-- Start Dataset excerpt --
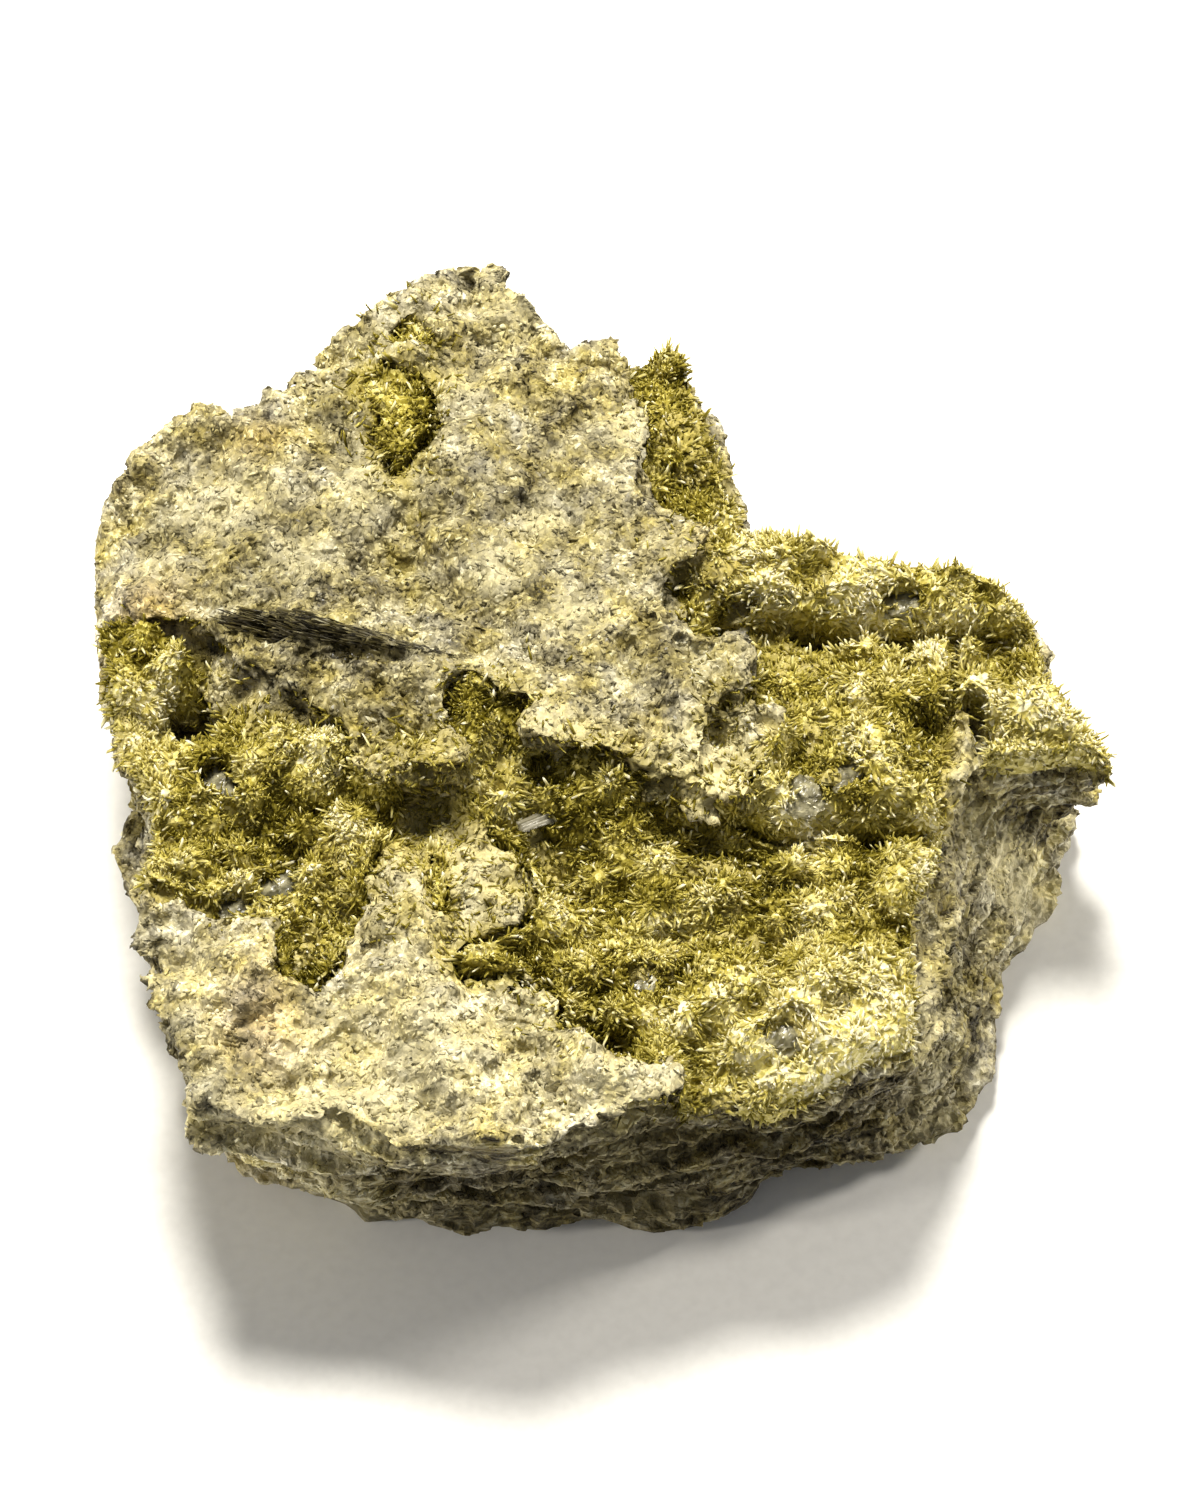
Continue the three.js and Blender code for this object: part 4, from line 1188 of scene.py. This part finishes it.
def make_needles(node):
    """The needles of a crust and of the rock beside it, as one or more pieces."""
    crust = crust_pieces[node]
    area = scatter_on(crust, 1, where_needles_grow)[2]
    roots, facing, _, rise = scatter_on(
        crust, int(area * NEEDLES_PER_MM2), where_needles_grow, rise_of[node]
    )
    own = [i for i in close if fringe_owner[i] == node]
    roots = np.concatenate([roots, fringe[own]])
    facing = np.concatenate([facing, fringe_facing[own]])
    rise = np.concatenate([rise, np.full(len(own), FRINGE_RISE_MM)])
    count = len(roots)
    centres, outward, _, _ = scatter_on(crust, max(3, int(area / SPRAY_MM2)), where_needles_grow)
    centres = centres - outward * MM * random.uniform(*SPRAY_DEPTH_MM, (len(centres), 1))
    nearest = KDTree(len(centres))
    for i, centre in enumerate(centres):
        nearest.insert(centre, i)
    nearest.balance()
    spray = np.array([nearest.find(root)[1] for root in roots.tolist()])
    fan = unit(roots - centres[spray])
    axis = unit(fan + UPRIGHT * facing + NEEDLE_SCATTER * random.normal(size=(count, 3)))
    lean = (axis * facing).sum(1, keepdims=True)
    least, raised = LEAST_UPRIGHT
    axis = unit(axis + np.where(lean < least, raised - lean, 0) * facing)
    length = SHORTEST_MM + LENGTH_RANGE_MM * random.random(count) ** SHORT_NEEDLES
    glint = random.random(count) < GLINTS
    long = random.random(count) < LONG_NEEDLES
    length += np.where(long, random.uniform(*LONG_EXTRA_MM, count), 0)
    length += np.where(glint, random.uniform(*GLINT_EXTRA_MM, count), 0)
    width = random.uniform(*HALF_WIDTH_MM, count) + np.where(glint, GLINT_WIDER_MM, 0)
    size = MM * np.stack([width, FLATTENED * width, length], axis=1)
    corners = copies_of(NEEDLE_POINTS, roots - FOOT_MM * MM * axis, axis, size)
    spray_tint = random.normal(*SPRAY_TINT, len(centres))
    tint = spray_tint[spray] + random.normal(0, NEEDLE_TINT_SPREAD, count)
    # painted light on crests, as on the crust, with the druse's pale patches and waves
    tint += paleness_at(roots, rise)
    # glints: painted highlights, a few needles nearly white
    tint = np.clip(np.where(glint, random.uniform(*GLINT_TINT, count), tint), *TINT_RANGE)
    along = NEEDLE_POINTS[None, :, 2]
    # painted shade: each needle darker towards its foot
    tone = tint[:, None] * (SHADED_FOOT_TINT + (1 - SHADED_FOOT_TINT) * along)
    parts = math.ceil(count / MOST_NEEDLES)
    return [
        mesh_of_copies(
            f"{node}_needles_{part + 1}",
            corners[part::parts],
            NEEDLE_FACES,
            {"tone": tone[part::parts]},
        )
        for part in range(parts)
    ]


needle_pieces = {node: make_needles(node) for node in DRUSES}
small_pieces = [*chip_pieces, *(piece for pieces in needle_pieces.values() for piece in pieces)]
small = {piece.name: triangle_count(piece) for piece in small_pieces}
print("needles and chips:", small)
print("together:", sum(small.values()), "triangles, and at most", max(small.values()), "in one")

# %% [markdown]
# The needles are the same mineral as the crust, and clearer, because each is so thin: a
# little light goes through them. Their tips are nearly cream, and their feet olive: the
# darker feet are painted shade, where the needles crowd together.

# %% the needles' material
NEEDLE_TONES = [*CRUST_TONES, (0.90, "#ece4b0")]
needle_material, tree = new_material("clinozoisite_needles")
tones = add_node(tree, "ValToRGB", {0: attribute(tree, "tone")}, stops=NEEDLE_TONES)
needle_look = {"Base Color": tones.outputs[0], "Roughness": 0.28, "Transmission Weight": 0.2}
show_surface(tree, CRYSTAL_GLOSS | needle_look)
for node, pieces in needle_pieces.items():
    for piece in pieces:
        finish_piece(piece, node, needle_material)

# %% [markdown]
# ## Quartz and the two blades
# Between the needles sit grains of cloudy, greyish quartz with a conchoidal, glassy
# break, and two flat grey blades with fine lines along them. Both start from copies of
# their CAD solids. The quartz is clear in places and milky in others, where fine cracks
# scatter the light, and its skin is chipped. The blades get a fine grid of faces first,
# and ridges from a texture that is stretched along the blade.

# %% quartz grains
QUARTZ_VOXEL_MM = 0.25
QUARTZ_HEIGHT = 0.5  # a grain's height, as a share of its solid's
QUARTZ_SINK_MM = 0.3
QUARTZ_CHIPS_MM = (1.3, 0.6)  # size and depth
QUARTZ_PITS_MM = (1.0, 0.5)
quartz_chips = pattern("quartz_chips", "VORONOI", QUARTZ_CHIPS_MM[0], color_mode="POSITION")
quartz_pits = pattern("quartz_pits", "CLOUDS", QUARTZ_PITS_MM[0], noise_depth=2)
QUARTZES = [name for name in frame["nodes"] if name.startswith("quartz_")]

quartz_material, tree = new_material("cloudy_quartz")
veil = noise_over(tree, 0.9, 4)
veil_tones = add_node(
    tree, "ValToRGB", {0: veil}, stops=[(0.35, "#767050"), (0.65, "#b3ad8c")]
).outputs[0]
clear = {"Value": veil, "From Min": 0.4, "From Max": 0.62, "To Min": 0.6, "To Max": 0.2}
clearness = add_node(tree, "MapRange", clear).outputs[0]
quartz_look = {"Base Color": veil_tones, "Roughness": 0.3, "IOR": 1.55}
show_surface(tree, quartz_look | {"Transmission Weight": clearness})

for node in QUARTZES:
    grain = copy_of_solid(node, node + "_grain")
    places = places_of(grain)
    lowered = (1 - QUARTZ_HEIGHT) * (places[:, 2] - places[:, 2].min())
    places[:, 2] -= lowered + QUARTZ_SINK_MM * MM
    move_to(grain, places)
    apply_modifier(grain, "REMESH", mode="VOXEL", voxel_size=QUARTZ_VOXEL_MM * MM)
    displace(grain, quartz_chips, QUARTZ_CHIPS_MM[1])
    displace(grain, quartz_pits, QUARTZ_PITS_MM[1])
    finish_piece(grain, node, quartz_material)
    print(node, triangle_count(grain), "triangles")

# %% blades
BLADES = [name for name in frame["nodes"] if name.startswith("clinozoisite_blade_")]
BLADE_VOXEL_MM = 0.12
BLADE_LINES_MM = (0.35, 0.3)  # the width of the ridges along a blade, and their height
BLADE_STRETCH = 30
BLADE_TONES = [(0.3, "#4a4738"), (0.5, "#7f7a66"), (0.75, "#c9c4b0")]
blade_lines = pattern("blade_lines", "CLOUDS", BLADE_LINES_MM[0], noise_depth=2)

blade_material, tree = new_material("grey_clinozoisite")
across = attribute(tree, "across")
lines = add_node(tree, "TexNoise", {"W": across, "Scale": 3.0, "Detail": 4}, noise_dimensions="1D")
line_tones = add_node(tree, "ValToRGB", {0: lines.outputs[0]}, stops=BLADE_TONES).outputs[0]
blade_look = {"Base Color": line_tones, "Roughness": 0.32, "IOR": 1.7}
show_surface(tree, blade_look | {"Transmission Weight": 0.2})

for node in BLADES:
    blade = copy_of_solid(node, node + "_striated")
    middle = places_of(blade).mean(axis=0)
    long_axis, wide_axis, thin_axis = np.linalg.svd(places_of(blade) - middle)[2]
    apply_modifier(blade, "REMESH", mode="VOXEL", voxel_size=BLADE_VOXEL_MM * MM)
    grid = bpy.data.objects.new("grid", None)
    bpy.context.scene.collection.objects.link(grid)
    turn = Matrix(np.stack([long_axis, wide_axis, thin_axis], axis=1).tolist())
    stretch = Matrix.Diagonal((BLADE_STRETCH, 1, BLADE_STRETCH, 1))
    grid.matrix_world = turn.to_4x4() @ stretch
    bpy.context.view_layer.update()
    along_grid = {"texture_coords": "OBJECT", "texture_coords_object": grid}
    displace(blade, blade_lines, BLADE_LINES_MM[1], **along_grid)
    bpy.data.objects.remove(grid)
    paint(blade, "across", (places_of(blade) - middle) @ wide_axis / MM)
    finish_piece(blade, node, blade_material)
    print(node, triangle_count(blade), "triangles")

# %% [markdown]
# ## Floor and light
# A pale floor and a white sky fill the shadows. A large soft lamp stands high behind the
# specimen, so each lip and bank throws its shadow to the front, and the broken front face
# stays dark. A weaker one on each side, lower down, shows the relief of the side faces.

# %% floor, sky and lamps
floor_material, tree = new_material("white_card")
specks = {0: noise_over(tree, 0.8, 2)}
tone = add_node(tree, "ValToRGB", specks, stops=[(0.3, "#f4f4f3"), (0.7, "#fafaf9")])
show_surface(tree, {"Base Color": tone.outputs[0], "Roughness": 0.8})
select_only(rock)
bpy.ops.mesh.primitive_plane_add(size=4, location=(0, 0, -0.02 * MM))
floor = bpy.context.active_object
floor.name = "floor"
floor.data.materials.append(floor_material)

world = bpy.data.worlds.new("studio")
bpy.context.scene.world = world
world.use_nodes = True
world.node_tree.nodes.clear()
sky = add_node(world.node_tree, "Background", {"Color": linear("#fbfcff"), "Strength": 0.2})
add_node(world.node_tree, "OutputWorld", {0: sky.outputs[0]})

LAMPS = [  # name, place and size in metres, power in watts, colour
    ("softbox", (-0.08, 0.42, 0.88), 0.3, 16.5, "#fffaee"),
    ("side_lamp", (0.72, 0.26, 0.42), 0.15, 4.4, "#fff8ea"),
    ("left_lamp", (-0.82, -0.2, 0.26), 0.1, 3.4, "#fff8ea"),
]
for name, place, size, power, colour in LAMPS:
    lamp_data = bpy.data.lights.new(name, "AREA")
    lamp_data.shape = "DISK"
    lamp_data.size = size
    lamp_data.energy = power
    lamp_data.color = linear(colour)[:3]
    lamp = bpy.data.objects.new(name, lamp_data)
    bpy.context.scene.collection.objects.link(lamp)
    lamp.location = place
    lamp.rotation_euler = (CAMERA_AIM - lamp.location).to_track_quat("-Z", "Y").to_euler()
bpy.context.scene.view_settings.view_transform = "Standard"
-- End Dataset excerpt --
-- Stated goal --
Find every line that holds "scene" and copy it.

-- Exercise solution --
Continue the three.js and Blender code for this object: part 4, from line 1188 of scene.py. This part finishes it.
    bpy.context.scene.collection.objects.link(grid)
bpy.context.scene.world = world
    bpy.context.scene.collection.objects.link(lamp)
bpy.context.scene.view_settings.view_transform = "Standard"